The legislative history is complete only upon consideration of what this so-called compromise contains, which can lead only to the inescapable conclusion that it is not much of a "compromise." It is substantially stronger than the original administration bill in a majority of the more important aspects. Let me cite a few examples:

1. Compulsory FÉPC remains with the slight modification of a right to a court trial de novo when the Commission brings such action, which it "shall" do when "discrimination" is found to exist (title VII).

2. The 14th amendment approach to public accommodations is not limited to the narrower definition of "establishment" under the interstate commerce approach and covers broad State "custom or usage" or where discrimination is "fostered or encouraged" by State action (sec. 201(d)).

3. A catchall new section 202 outlaws or preempts any law, "ordinance, regulation, rule, order of any State or political subdivision thereof" if it "purports" to require "discrimination or segregation." (This was not in either the subcommittee or the original bill.)

4. Desegregation of public facilities, title III, was retained from the subcommittee bill with power of the Attorney General to bring suits on behalf of the aggrieved.

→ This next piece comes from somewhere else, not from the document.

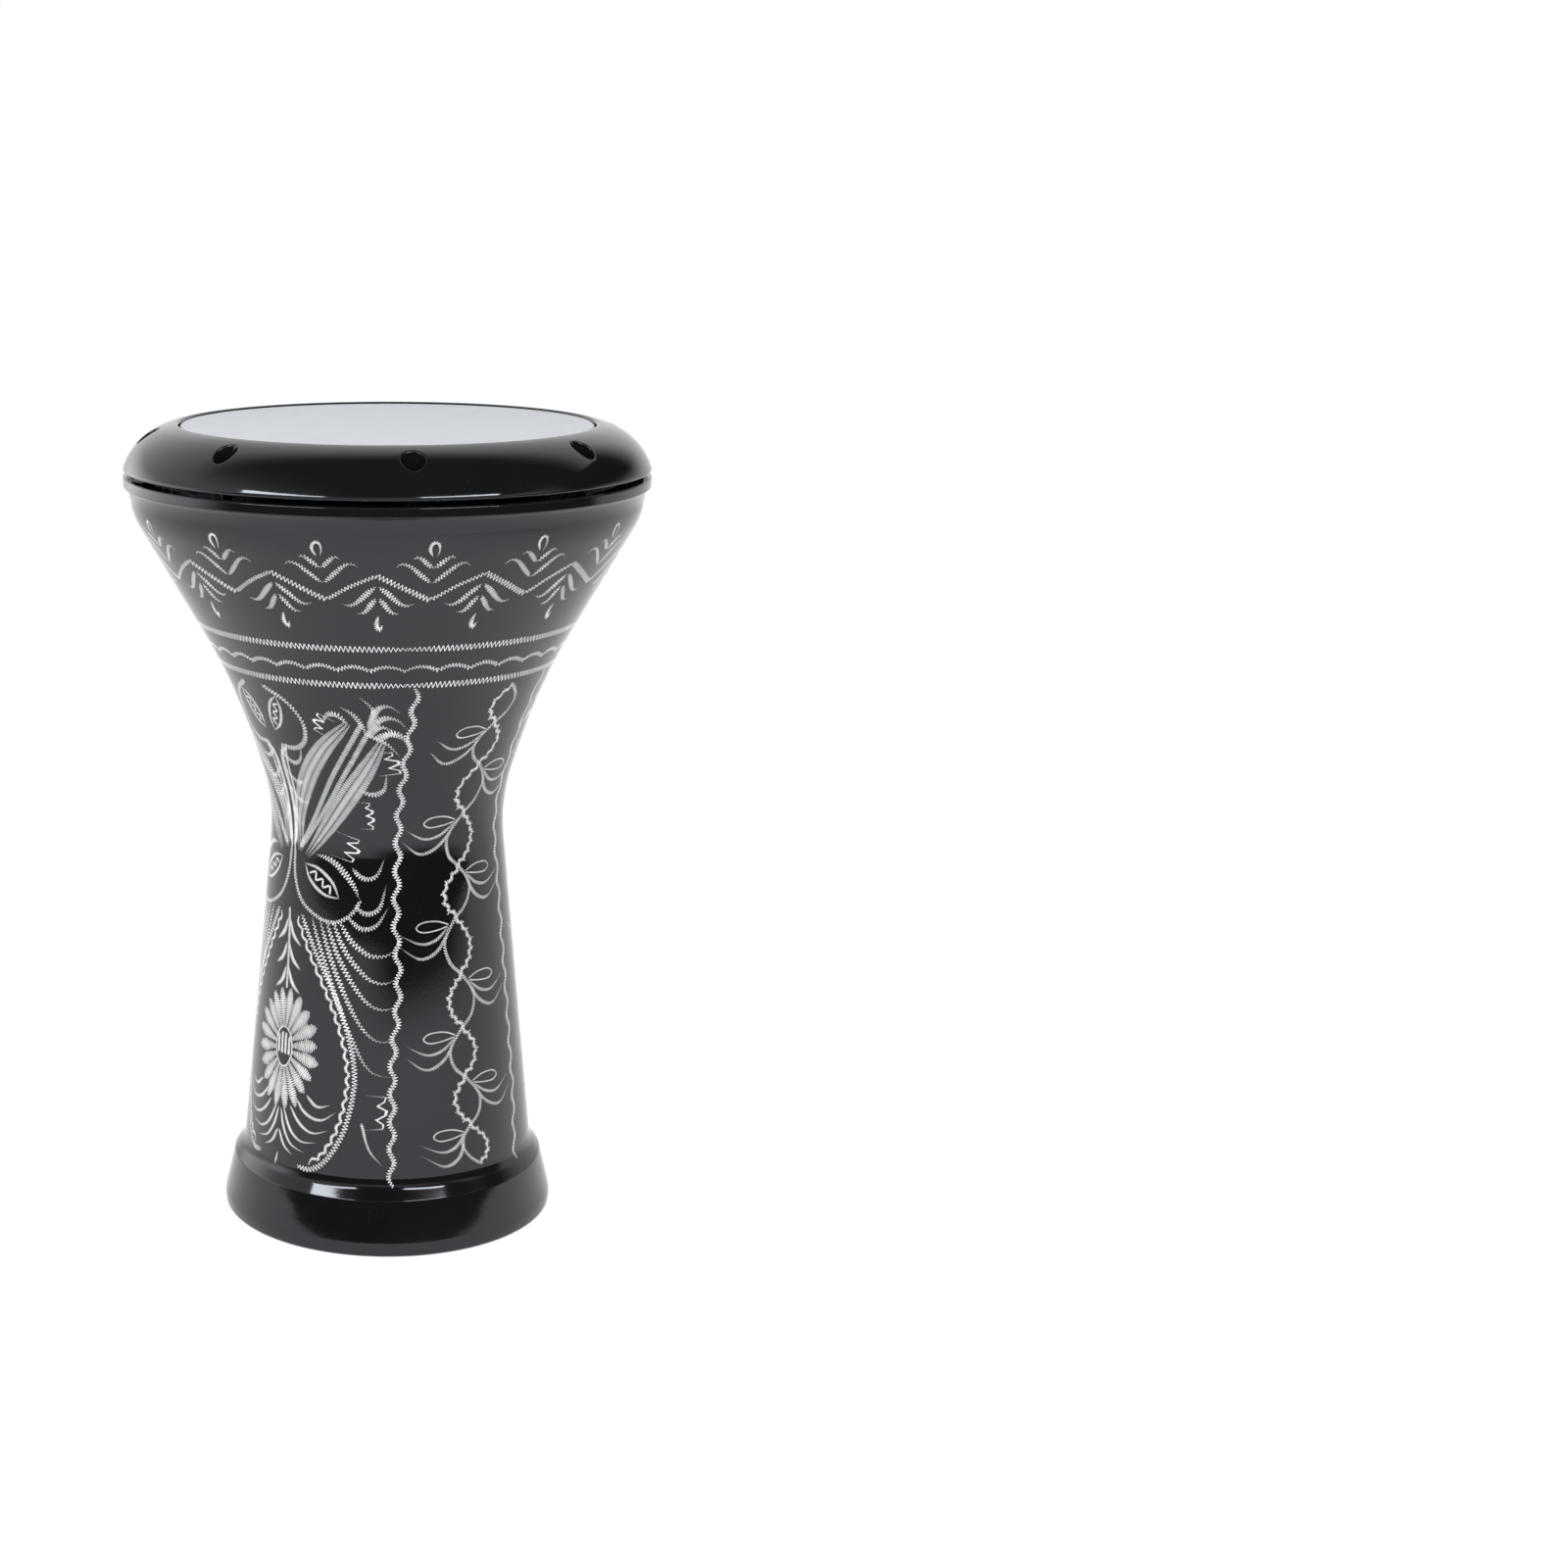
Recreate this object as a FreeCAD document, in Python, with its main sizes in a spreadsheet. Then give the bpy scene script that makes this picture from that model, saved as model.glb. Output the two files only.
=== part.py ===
# Goblet drum (darbuka) with a cast shell, a clamped film head and a bolted tuning ring.
#
# Frame: +Z is up and is the drum's axis. The origin is the centre of the foot rim, on the floor.
# Front is -Y, where the first tuning bolt stands. Lengths are in millimetres.

import FreeCAD, Part
import math
import os
import Sketcher

# Driving dimensions: alias, value, meaning.
DIMENSIONS = [
    ("head_height", 433.5, "floor to playing surface"),
    ("head_radius", 110.0, "opening of the tuning ring"),
    ("ring_clearance", 0.7, "film edge to ring, level"),
    ("film_thickness", 0.3, "film head"),
    ("film_bend", 1.2, "inner bend of the film over its collar"),
    ("collar_depth", 14.5, "playing surface down to the top of the flesh hoop"),
    ("hoop_height", 6.0, "flesh hoop channel, outside"),
    ("hoop_wall", 1.0, "flesh hoop sheet"),
    ("hoop_outreach", 4.7, "film collar out to the hoop's outside"),
    ("hoop_inreach", 1.7, "film collar in to the hoop's inside"),
    ("resin_depth", 3.5, "casting resin in the hoop"),
    ("bearing_clearance", 0.8, "hoop to the bearing wall"),
    ("bearing_wall", 3.5, "upright wall under the head"),
    ("ring_width", 29.4, "tuning ring, opening to outside"),
    ("ring_rise", 0.7, "ring's crest above the playing surface"),
    ("ring_depth", 23.0, "playing surface down to the ring's underside"),
    ("ring_crown", 33.5, "radius of the ring's rounded shoulder"),
    ("ring_inner_edge", 1.5, "rounding of the ring's opening"),
    ("ring_outer_edge", 1.0, "rounding of the ring's lower edge"),
    ("ring_wall", 4.0, "thickness of the hollow ring"),
    ("ring_lip_margin", 1.0, "ring lip past the flesh hoop"),
    ("bolt_count", 8, "tuning bolts"),
    ("bolt_inset", 15.6, "ring opening out to the bolt circle"),
    ("ring_boss_wall", 3.75, "metal around each key well in the ring"),
    ("well_clearance", 0.55, "washer to the key well over it, radial"),
    ("seat_thickness", 2.5, "ring metal under each washer"),
    ("bolt_hole_clearance", 0.4, "bolt to its holes in the ring and the shell, radial"),
    ("washer_margin", 0.7, "washer past the socket head"),
    ("washer_clearance", 0.25, "bolt to washer, radial"),
    ("washer_thickness", 1.2, "washer"),
    ("bolt_radius", 3.0, "bolt shank"),
    ("bolt_length", 30.0, "bolt, under its head"),
    ("bolt_tip", 0.8, "chamfer at the bolt's end"),
    ("bolt_head_overhang", 2.0, "socket head past the shank"),
    ("bolt_head_height", 6.0, "socket head"),
    ("bolt_head_edge", 0.6, "rounding of the socket head"),
    ("socket_width", 5.0, "hex socket across its flats"),
    ("socket_depth", 3.2, "hex socket"),
    ("thread_clearance", 0.05, "bolt to insert, radial"),
    ("insert_wall", 1.75, "thread insert"),
    ("insert_length", 16.0, "thread insert"),
    ("insert_fit", 0.05, "lug to insert, radial"),
    ("insert_groove", 0.5, "depth of the insert's anchoring groove"),
    ("lug_wall", 3.2, "lug around each insert"),
    ("lug_depth", 24.0, "deck's underside down to the lug's end"),
    ("ring_gap", 3.0, "ring's underside to the shell's lip"),
    ("lip_overhang", 0.1, "shell's lip past the ring"),
    ("lip_height", 5.0, "upright face of the lip"),
    ("lip_undercut", 2.7, "lip out past the bowl"),
    ("lip_slope", 1.7, "height of the lip's sloping underside"),
    ("lip_edge", 0.8, "rounding of the lip"),
    ("deck_thickness", 4.0, "deck under the ring"),
    ("wall", 3.5, "shell wall, measured level"),
    ("shoulder_depth", 46.2, "playing surface down to the bowl's shoulder corner"),
    ("shoulder_inset", 4.9, "shoulder corner inside the lip"),
    ("shoulder_blend", 34.0, "rounding of the bowl's shoulder"),
    ("flare_depth", 137.7, "playing surface down to the bowl's lower corner"),
    ("flare_outset", 20.4, "bowl's lower corner outside the waist corner"),
    ("flare_blend", 325.0, "rounding of the bowl's lower flare"),
    ("waist_depth", 202.6, "playing surface down to the waist corner"),
    ("waist_radius", 61.6, "waist corner, before it is rounded"),
    ("waist_blend", 104.0, "rounding of the waist"),
    ("skirt_radius", 79.6, "corner where the skirt meets the foot"),
    ("skirt_height", 37.2, "floor to the same corner"),
    ("skirt_blend", 14.0, "rounding of the same corner"),
    ("ridge_radius", 85.3, "foot at its upper ridge"),
    ("ridge_height", 29.5, "floor to the foot's ridge"),
    ("ridge_blend", 2.0, "rounding of the foot's ridge"),
    ("foot_radius", 90.9, "foot at the floor, before its edge is rounded"),
    ("foot_edge", 2.5, "rounding of the foot's edge"),
    ("mouth_radius", 82.0, "bore of the open lower end"),
    ("mouth_length", 20.0, "straight part of that bore"),
    ("mouth_blend", 14.0, "rounding where the foot's inside meets the skirt"),
    ("core_corner", 3.0, "rounding inside the bowl, under the deck"),
]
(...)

5. A new version of the old title III of the 1957 civil rights bill, defeated by Congress, was included in section 302 which gives the Attorney General the power to intervene in any matter dealing with "equal protection of the laws." This was not in the original administration bill and has a broader application than even the 1957 title III.

6. Mandatory withholding of Federal funds, limited to "grants, contracts, or loans," but only with limited review under the Administrative Procedure Act was maintained under title VI.

7. The Civil Rights Commission was made permanent rather than on a 4-year extension as proposed in the administration bill.